Tellement pas que le mois prochain, en mars 2017 ouvrira une nouvelle salle de spectacle en plein Paris. La mairie de Paris a même financé une partie des travaux pour que Guillaume Cornut, ancien trader, puisse ouvrir son cabaret et l’appeler « Le Bal Nègre » dans la plus grande détente. Dans une interview donnée sur le site Africultures, il affirme que pour lui, n**** est un terme « dansant, chantant et coloré » alors que « colonial » est « inacceptable comme nom, c’est très péjoratif ! ».
Posons-nous 5 minutes. « N**** » est chantant et coloré et « colonial » est inacceptable et péjoratif. Pourtant, l’utilisation du terme qu’il revendique vient tout droit de l’époque coloniale, les années folles dont il est fan était bien une période coloniale où l’homme noir est représenté grossièrement comme amusement pour la population blanche. Ces endroits de fête qu’il veut recréer avec son établissement ne servaient qu’à divertir les blancs en utilisant et déshumanisant encore et toujours le noir.
Que les choses soient claires tout de suite. Ce mot est insultant. Il ne doit pas être utilisé, et encore moins par des blancs niant tout le poids raciste derrière ce mot et les époques concernées.
Prendre en référence Césaire et Senghor n’autorise personne à le dire pour autant. Lire ces auteurs, c’est bien, comprendre leur utilisation de ce terme pour en faire le concept de « négritude » c’est mieux. A aucun moment, ils ne vous ont autorisés à l’utiliser, encore moins pour reprendre une posture de colons. Ne les citez plus pour affirmer votre négrophobie. « N**** » est un terme raciste. Surtout quand, en France, on use et abuse d’expressions et autres périphrases pour éviter de dire « Noir ». De « black », « basané », « métissé », on passe directement à « N**** » ; le grand écart linguistique.

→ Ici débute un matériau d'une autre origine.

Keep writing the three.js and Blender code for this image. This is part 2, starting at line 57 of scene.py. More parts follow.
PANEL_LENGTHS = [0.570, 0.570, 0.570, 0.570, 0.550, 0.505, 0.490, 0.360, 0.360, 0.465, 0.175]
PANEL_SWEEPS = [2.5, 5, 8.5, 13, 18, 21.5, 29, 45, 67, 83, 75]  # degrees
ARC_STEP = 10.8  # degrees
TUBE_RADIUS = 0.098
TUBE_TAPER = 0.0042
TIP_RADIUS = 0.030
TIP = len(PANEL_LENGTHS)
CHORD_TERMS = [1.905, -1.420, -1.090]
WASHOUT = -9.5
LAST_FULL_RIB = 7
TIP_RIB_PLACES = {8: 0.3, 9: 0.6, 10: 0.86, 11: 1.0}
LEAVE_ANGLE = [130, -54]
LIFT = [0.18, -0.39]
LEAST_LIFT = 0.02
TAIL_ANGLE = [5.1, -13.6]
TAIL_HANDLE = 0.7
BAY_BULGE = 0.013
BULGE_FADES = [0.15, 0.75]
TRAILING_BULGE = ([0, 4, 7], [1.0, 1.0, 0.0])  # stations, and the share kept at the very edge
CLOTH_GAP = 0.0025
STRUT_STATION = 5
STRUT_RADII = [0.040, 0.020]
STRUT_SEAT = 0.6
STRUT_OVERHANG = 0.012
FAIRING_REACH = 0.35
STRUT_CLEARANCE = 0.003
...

Derrière une posture faussement humaniste, ouverte sur les autres, ces individus prennent très mal le fait que les premiers concernés s’opposent à l’utilisation de ce mot, et en profitent pour utiliser des cautions. L’ami intellectuel ou artiste Noir qui ne voit pas de problème répond toujours présent. Si vous n’en avez pas, mentez, prêtez des propos, sur un malentendu, ça peut passer. Quand vos alibis vous désavouent, sortez la carte du racisme anti-blanc, comme joker ultime. Oui, le respect a disparu depuis bien longtemps, et G Cornut l’a achevé.

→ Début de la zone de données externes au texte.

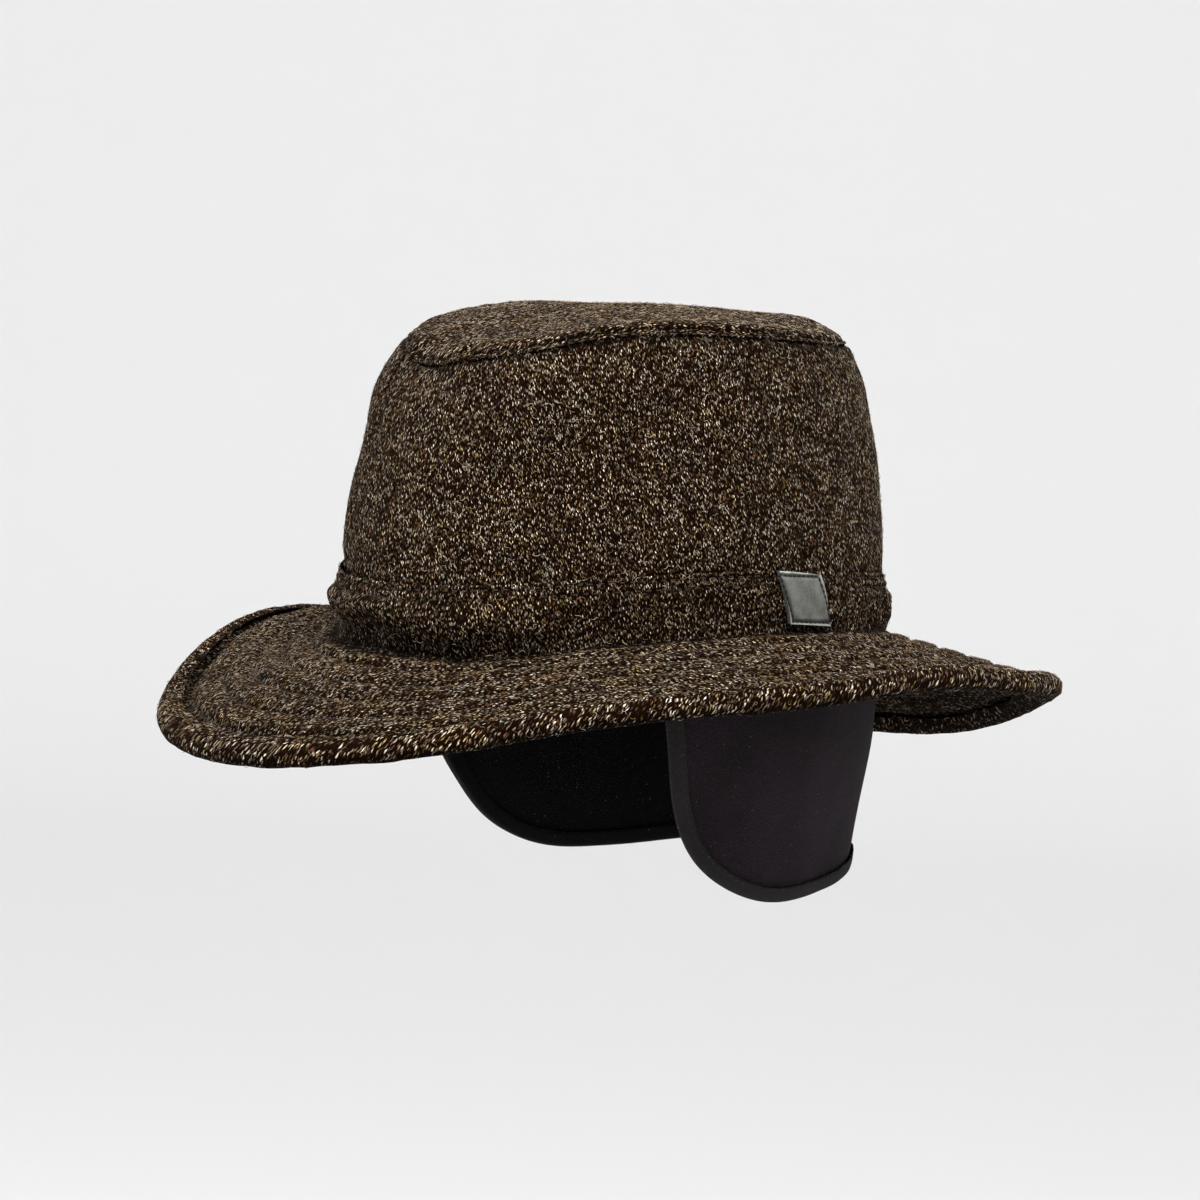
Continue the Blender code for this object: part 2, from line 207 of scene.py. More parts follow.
def soft_noise(places, seed):
    """Smooth noise from -1 to 1 at an array of places, one feature to each unit."""
    shift = Vector((seed * 3.7, seed * 1.3, seed * 2.1))
    return np.array([noise.noise(Vector(place) + shift) for place in places])

# %% [markdown]
# ## Heights and reaches that change round the hat
#
# The crown's foot dips at the front and back, the seam above it waves, and the brim is
# wider in one place than in another. These could be typed in again as a table. They are
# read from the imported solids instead, so that every seam lands on its real line.

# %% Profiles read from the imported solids
BRIM_CLOTH_THICKNESS = 0.003


def round_profile(node, measure):
    """A function of the angle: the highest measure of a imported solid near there."""
    points = points_of(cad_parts[node].data)
    angle, far = round_place(points)
    value = measure(points, far)
    piece_slice = np.rint(angle / FULL_TURN * STATIONS).astype(int) % STATIONS
    best = []
    for index in range(STATIONS):
        here = np.flatnonzero(piece_slice == index)
        if len(here):
            best.append(here[np.argmax(value[here])])
    low, high = value[best].min() * 1000, value[best].max() * 1000
    print(f"{node}: {low:.1f} to {high:.1f} mm")
    return lambda asked: np.interp(asked, angle[best], value[best], period=FULL_TURN)


def how_high(points, far):
    return points[:, 2]


def how_far(points, far):
    return far


SEAM_LINE = round_profile("crown_side", how_high)
FOOT_LINE = round_profile("crown_side", lambda points, far: -points[:, 2] - BRIM_CLOTH_THICKNESS)
BAND_TOP = round_profile("hat_band", how_high)
BRIM_REACH = round_profile("brim", how_far)
HEM_REACH = round_profile("brim_binding", how_far)
WELT_REACH = round_profile("crown_tip", how_far)

# %% [markdown]
# ## Pressing and puckering
#
# A stitch line pulls cloth in, and the cloth beside it puckers. Sculpting would do it, but
# not twice in the same way. So each line is a dip, a bell-shaped amount that depends on the
# distance to the line, and the pucker is a ripple along it. All of them move points along
# their normals.

# %% Dips, ripples and folds
UP = np.array([0.0, 0.0, 1.0])


def bell(distance, width):
    return np.exp(-((distance / width) ** 2))


def folds(run, height, seed, long, tall):
    """Soft folds, each about long by tall."""
    places = np.stack([run / long, height / tall, np.zeros_like(run)], axis=1)
    return soft_noise(places, seed)


def ripple(run, seed, length):
    """Uneven waves along a seam, about one every length."""
    return folds(run * 2.0, np.zeros_like(run), seed, length, 1.0)


def round_folds(angle, height, seed, long, tall):
    """Folds that close on themselves, because the way round is two places on a circle."""
    east, north = (HEAD_ROUND / FULL_TURN * turn(angle) for turn in (np.sin, np.cos))
    return soft_noise(np.stack([east / long, north / long, height / tall], axis=1), seed)


def fold_table(angle, height, rows, free):
    """Folds in metres: seed, how long, how tall, how deep, each by how free the cloth is."""
    return sum(deep * round_folds(angle, height, seed, long, tall) * free
               for seed, long, tall, deep in rows)


def as_3d(flat):
    return np.concatenate([flat, np.zeros((len(flat), 1))], axis=1)


def lean_table(angle, share, rows):
    """Soft pushes in metres: angle, share, angle spread, share spread, push."""
    push = np.zeros_like(angle)
    for middle, height, across, up, amount in rows:
        turn = (np.degrees(angle) - middle + 180) % 360 - 180
        push += amount * bell(turn, across) * bell(share - height, up)
    return push


def facing(item, way):
    """How far each point's normal looks along a way, from 0 to 1."""
    return within((normals_of(item) * way).sum(axis=1) * 1.6)


def mark_painted_shade(item, amount):
    """Write painted shade for each point, mostly how deep in a seam or stitch line it lies, for the
    weave to darken; values below 0 paint light.
    """
    write_value(item, "painted_shade", np.clip(amount, -0.7, 1.0))


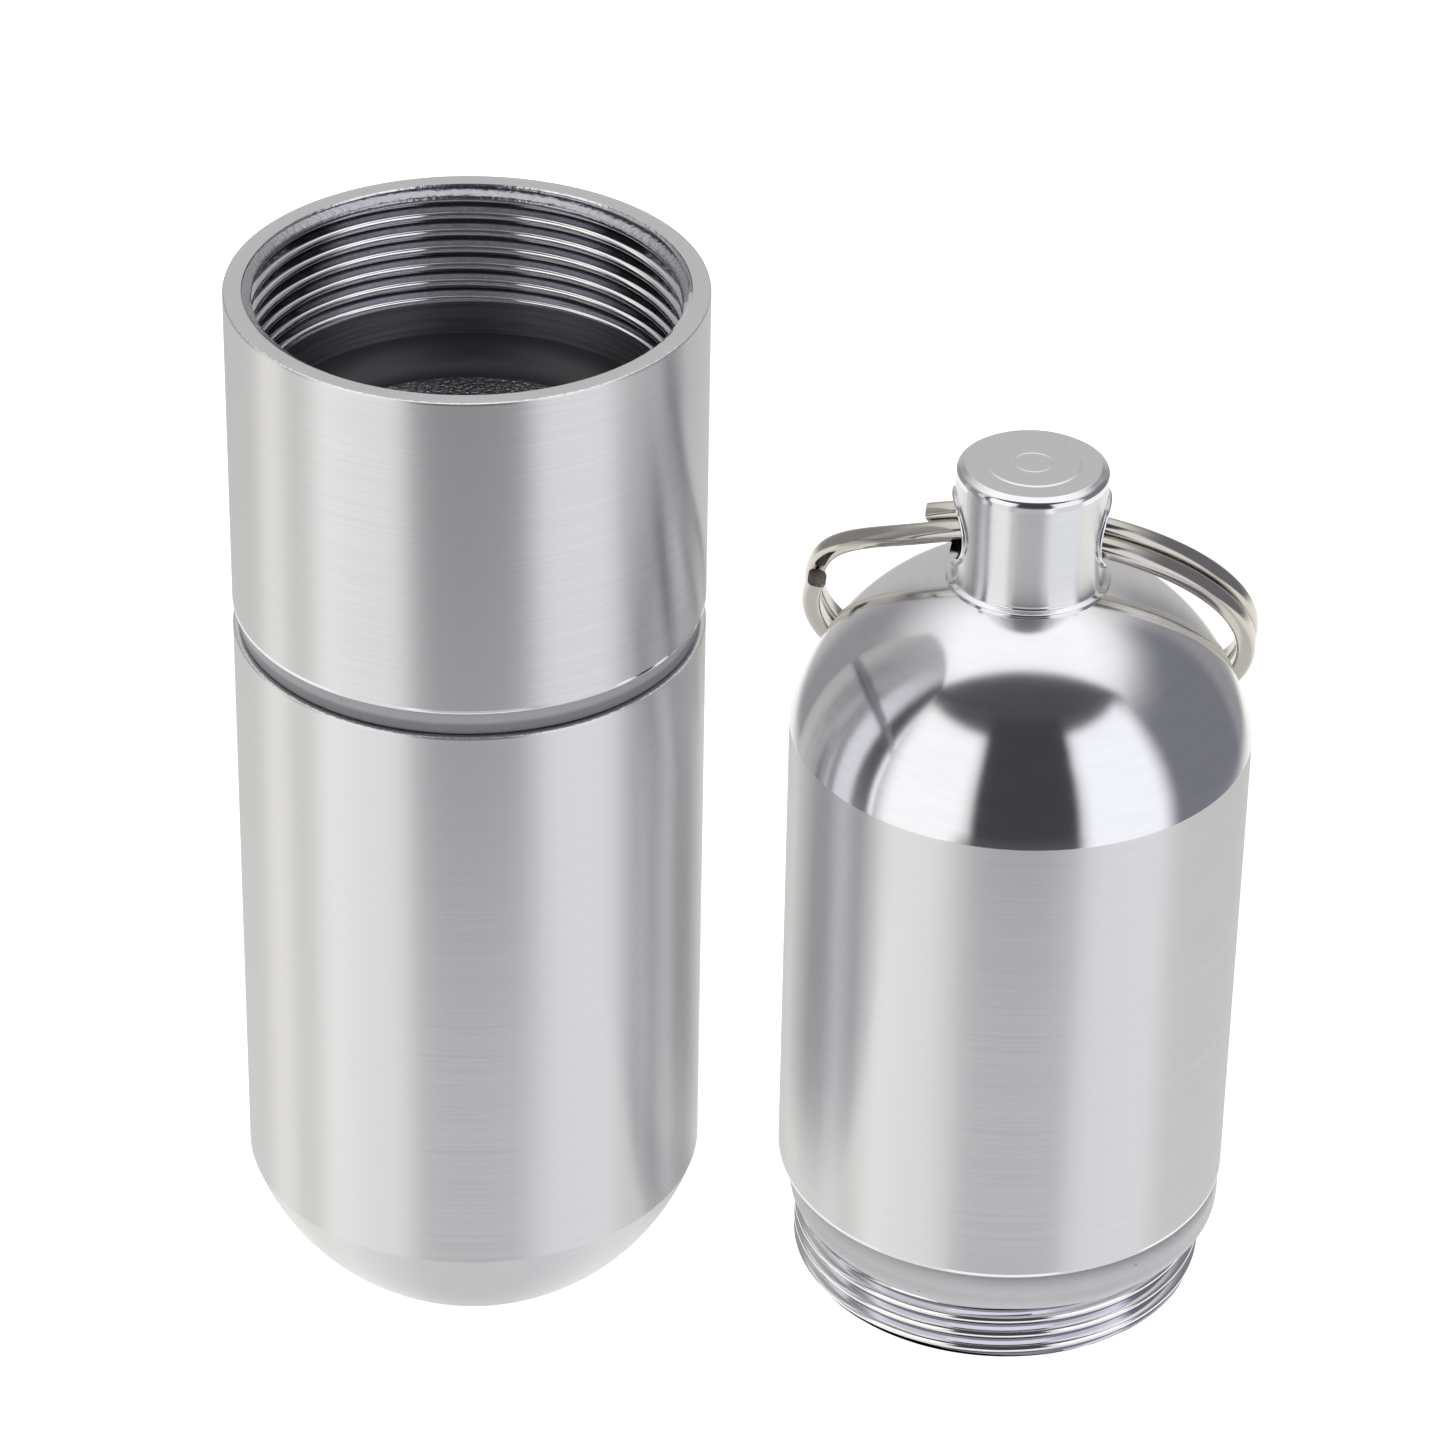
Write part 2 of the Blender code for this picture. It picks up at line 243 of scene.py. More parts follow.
def add_node(tree, kind, **values):
    """A node whose attributes or inputs are set, with inputs called by name or as i0, i1 and so on.

    An input is linked where its value is another node's output.
    """
    made = tree.nodes.new(kind)
    for key, value in values.items():
        if hasattr(made, key):
            setattr(made, key, value)
            continue
        socket = made.inputs[int(key[1:]) if key[0] == "i" and key[1:].isdigit() else key.replace("_", " ")]
        if isinstance(value, bpy.types.NodeSocket):
            tree.links.new(value, socket)
        else:
            socket.default_value = value
    return made


def maths(tree, operation, a, b=0.0):
    return add_node(tree, "ShaderNodeMath", operation=operation, i0=a, i1=b).outputs[0]


def ramp(tree, value, from_low, from_high, to_low=0.0, to_high=1.0):
    """The value carried smoothly from one range to another, and held at its ends."""
    made = add_node(tree, "ShaderNodeMapRange", interpolation_type="SMOOTHSTEP")
    for index, number in enumerate((value, from_low, from_high, to_low, to_high)):
        if isinstance(number, bpy.types.NodeSocket):
            tree.links.new(number, made.inputs[index])
        else:
            made.inputs[index].default_value = number
    return made.outputs[0]


def new_material(name):
    material = bpy.data.materials.new(name)
    material.use_nodes = True
    shader = material.node_tree.nodes["Principled BSDF"]
    return material, material.node_tree, shader


def stretched_noise(tree, across, along):
    """Noise drawn out round the piece's own axis, as a lathe tool's marks are: scales per metre."""
    place = add_node(tree, "ShaderNodeTexCoord").outputs["Object"]
    scale = (across, across, along)
    mapped = add_node(tree, "ShaderNodeMapping", Vector=place, Scale=scale).outputs[0]
    return add_node(tree, "ShaderNodeTexNoise", Vector=mapped, Scale=1.0, Detail=3.0).outputs[0]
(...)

Choquées par l’annonce de l’ouverture d’un établissement avec ce nom, des militantes ont lancé une pétition demandant le retrait du terme raciste laissant croire que l’esclavage et la colonisation étaient des périodes festives pour les Noirs. En quelques jours, la pétition avait déjà récolté plus de 6900 signatures. Vous pouvez lire les revendications détaillées ici : #NonAuBalDesColons.
Dernier point ignoble de cette affaire, l’ouverture officielle de ce cabaret est le 21 mars, journée internationale pour l’élimination de la discrimination raciale.

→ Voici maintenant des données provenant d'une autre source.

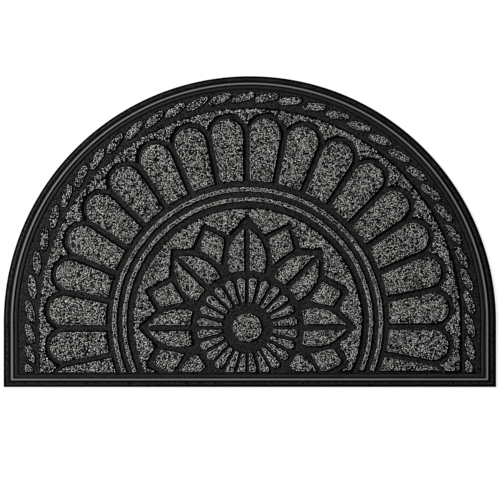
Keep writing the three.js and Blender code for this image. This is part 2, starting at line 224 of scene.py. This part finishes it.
# Floor and light
FLOOR_SIZE = 6
FLOOR_COLOUR = (0.1, 0.1, 0.1, 1)
FLOOR_GLOW = 0.87
WHITE = (1, 1, 1, 1)
WORLD_STRENGTH = 0.05
KEY_PLACE = (-3.66, 1.33, 2.44)
KEY_SIZE = 0.7
KEY_POWER = 730


def camera():
    data = bpy.data.cameras.new("camera")
    data.lens = LENS
    data.sensor_width = SENSOR
    view = bpy.data.objects.new("camera", data)
    bpy.context.scene.collection.objects.link(view)
    view.location = (VIEW_X, VIEW_Y, FIELD + VIEW_WIDTH * LENS / SENSOR)
    bpy.context.scene.camera = view


def select_only(piece):
    bpy.ops.object.select_all(action="DESELECT")
    piece.select_set(True)
    bpy.context.view_layer.objects.active = piece


def edit(piece, mode):
    select_only(piece)
    bpy.ops.object.mode_set(mode="EDIT")
    bpy.ops.mesh.select_mode(type=mode)
    bpy.ops.mesh.select_all(action="DESELECT")


def select_where(piece, kind, wanted):
    """Selects, in edit mode, only the vertices, edges or faces that are wanted."""
    bpy.ops.mesh.select_all(action="DESELECT")
    bpy.ops.object.mode_set(mode="OBJECT")
    for part in getattr(piece.data, kind):
        part.select = wanted(part)
    bpy.ops.object.mode_set(mode="EDIT")


def done(piece):
    bpy.ops.object.mode_set(mode="OBJECT")
    return piece


def apply_place(piece):
    select_only(piece)
    bpy.ops.object.transform_apply(location=True, rotation=True, scale=True)
    return piece


# Materials


def material(name, rough, specular):
    made = bpy.data.materials.new(name)
    made.use_nodes = True
    shader = made.node_tree.nodes["Principled BSDF"]
    shader.inputs["Roughness"].default_value = rough
    shader.inputs["Specular IOR Level"].default_value = specular
    return made, made.node_tree, shader


def add(tree, kind, **settings):
    node = tree.nodes.new(kind)
    for name, value in settings.items():
        setattr(node, name, value)
    return node


def shown(sockets):
    """The sockets of a node that its settings leave in use."""
    return [socket for socket in sockets if socket.enabled]


def object_place(tree):
    return add(tree, "ShaderNodeTexCoord").outputs["Object"]


def noise(tree, scale, detail):
    node = add(tree, "ShaderNodeTexNoise")
    node.inputs["Scale"].default_value = scale
    node.inputs["Detail"].default_value = detail
    tree.links.new(object_place(tree), node.inputs["Vector"])
    return node.outputs["Fac"]


def ramp(tree, factor, stops):
    node = add(tree, "ShaderNodeValToRGB")
    elements = node.color_ramp.elements
    while len(elements) < len(stops):
        elements.new(0.5)
    for element, (place, colour) in zip(elements, stops):
        element.position = place
        element.color = (*colour, 1)
    tree.links.new(factor, node.inputs["Fac"])
    return node.outputs["Color"]


def between(tree, value, span, result=(0.0, 1.0)):
    """Maps a span of a value to the span of the result, and holds it beyond either end."""
    node = add(tree, "ShaderNodeMapRange")
    ends = dict(zip(("From Min", "From Max", "To Min", "To Max"), (*span, *result)))
    for name, end in ends.items():
        node.inputs[name].default_value = end
    tree.links.new(value, node.inputs["Value"])
    return node.outputs["Result"]


def mixed(tree, kind, factor, first, second):
    node = add(tree, "ShaderNodeMix", data_type="RGBA", blend_type=kind)
    for name, value in (("Factor", factor), ("A", first), ("B", second)):
        socket = next(s for s in shown(node.inputs) if s.name == name)
        if isinstance(value, bpy.types.NodeSocket):
            tree.links.new(value, socket)
        else:
            socket.default_value = value
    return shown(node.outputs)[0]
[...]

Dimanche dernier, un rassemblement était prévu devant cet établissement, rue Blomet dans le 15e arrondissement de Paris. La mairie du 15 ème arrondissement a fait savoir que le propriétaire s’engageait à renommer son établissement, et à repeindre la devanture dès le lendemain. La mobilisation ne faiblira certainement pas tant que ce n’est pas fait.
Reste à Guillaume Cornut à respecter son engagement et à présenter ses excuses. Ce serait la moindre des choses…
La pétition en ligne a d’ailleurs été mise à jour pour exiger ces excuses et un réel changement.
Edit 08/02/17 : La devanture a bien été repeinte, mais la caricature de mauvais goût est toujours là. Pour le moment, toujours pas d’excuses de G Cornut.